Changing the World, One Rabbit at a Time
Most House Rabbit Society fosterers and educators volunteer their time at shelters, in addition to their volunteer duties for HRS. Holly O’Meara, Chapter Manager for Los Angeles HRS, describes the effect of giving shelter rabbits an opportunity to exercise: “We brought pens and put the shelter’s rabbits in them. Several staff members had never seen a rabbit play! One shelter volunteer was gushing over the energy and charm of a rabbit, not realizing he was one of their normally caged and inactive rabbits.”
HRS Fosterer and Educator Linda Oleszko has carefully, caringly built a relationship with Michigan Humane Society. She writes, “I provide bales of timothy hay, fresh weekly vegetables and straw baskets for the rabbits to chew on. I visit every few days and take each bunny out into a large ‘Get Acquainted’ Room, where I lie on the floor and socialize them. Needless to say, we tend to draw a crowd. This year we were featured in the MHS video, because the video crew came in and saw me with bunnies on my shoulders, snuggling up. I make sure to help clean cages when I am there and usually have very thankful staff who are trying to clean cages and take in unwanted animals at the same time. I always clean up after myself, sweeping up stray hay and putting away everything I use.”
I finally figured out a way to bring hay for the rabbits and guinea pigs at the shelter where my husband and I volunteer. Ideally rabbits should have lots of hay, everywhere, so they can pick through it, snooze on it, toss it around, and generally make a Really Big Mess. While this is acceptable in the privacy of our home, such a scenario is not feasible at an institution open to the public. Necessity gave birth to the invention of the hay tube. The hay is stuffed into cardboard tubes found in rolls of toilet paper, paper towels, tin foil, etc., with plenty of hay sticking out from both ends. It is simultaneously loose and contained. Used as both toss-toy and chew-toy, hay tubes enrich their environment and provide needed digestive fiber.

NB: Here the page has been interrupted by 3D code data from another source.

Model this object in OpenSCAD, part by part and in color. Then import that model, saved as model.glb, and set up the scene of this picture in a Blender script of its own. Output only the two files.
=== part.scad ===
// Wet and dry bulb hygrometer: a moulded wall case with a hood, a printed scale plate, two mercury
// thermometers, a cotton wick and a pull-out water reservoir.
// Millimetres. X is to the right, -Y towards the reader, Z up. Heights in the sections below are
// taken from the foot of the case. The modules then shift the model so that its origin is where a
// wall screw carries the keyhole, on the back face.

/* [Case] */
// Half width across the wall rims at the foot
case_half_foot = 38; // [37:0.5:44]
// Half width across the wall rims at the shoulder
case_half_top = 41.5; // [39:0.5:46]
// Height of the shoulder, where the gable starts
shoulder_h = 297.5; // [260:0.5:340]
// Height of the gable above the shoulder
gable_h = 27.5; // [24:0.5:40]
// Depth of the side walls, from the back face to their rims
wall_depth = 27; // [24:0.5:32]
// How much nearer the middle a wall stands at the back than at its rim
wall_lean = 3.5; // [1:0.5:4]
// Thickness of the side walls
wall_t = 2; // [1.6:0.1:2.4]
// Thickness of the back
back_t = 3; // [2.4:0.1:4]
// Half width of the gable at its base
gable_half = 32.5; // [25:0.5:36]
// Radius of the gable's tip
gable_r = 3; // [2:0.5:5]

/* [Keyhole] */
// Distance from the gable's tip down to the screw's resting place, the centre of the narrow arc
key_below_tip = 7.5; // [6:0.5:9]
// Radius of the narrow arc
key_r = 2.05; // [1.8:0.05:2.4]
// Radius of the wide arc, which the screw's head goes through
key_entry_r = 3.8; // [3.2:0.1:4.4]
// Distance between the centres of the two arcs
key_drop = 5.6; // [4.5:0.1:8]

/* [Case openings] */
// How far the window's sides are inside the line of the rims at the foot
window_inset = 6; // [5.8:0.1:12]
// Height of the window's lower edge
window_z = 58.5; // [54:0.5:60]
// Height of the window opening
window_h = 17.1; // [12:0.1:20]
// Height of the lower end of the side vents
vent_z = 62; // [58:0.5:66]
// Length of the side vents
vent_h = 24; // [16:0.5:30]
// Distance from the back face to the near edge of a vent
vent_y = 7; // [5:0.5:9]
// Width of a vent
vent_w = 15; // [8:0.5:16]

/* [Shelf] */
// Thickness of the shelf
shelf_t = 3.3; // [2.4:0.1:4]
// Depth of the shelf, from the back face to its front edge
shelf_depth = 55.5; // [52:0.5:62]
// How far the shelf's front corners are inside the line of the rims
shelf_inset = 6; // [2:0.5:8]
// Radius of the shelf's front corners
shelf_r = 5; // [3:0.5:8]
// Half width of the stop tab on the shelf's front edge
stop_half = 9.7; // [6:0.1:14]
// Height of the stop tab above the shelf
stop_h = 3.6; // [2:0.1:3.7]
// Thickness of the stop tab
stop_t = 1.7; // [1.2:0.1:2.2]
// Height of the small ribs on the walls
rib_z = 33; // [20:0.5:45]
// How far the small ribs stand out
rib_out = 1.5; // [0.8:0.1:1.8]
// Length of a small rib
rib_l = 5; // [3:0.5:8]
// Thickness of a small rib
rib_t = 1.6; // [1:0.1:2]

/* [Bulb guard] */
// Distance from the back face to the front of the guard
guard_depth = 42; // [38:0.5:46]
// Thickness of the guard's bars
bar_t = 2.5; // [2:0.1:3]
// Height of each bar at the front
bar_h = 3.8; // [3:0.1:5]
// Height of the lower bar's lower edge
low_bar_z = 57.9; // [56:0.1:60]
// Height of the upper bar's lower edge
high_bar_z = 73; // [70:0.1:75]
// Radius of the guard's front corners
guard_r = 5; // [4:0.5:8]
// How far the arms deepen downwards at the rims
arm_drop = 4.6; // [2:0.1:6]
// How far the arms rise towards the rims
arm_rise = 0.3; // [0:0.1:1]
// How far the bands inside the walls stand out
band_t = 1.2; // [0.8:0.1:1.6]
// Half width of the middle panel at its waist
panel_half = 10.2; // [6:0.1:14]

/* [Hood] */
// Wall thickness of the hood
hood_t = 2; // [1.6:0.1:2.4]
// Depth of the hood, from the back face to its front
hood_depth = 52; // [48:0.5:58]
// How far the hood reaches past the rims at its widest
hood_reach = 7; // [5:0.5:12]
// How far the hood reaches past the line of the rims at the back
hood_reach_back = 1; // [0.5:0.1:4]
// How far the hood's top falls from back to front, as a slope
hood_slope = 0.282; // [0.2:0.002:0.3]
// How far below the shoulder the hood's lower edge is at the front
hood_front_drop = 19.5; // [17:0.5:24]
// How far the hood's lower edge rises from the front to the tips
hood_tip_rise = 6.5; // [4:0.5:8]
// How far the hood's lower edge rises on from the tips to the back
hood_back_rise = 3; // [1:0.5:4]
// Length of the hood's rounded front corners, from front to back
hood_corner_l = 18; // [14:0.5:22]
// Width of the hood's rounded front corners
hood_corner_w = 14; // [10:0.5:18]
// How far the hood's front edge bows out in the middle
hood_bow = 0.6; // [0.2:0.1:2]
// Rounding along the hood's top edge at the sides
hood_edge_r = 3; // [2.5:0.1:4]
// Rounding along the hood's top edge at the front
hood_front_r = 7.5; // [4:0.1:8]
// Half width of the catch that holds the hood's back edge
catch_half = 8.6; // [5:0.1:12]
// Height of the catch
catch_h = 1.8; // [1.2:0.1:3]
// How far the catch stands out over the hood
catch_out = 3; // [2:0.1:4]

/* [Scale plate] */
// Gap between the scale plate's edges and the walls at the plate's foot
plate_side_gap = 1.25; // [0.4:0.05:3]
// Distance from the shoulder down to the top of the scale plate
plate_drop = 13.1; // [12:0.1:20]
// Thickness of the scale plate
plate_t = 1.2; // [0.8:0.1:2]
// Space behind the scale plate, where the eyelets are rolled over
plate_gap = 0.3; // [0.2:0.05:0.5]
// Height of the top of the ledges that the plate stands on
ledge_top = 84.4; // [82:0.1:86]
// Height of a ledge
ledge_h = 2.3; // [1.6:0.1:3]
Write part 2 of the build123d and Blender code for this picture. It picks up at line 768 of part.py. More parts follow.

Your contribution to shelter rabbits can take many forms, depending on the shelter’s needs and programs, and your schedule and preferences. Some people find the shelter environment too painful. If so, you may want to donate money or supplies such as blankets, towels, newspaper, office supplies, chow, or fresh fruits and vegetables. Hold a bake sale, and earmark the proceeds for the shelter. Donate copies of House Rabbit Handbook to the shelter library or to be given with each rabbit adopted. Give a subscription to House Rabbit Journal. Holly O’Meara suggests, “Find out the shelter’s needs and ask a business in the community to donate the item. For example, at a volunteer meeting I attended, they needed a banner for an upcoming event.”
“Expect many frustrations, and approach each one with patience and tact, doing what you can for the moment and keeping your eyes open for ways you might slowly and gently increase your activities,” says Julie Smith. “Remember that even if you are going to the shelter on a regular basis only to pet the bunnies in their cages and to take them hay, you are making a difference.”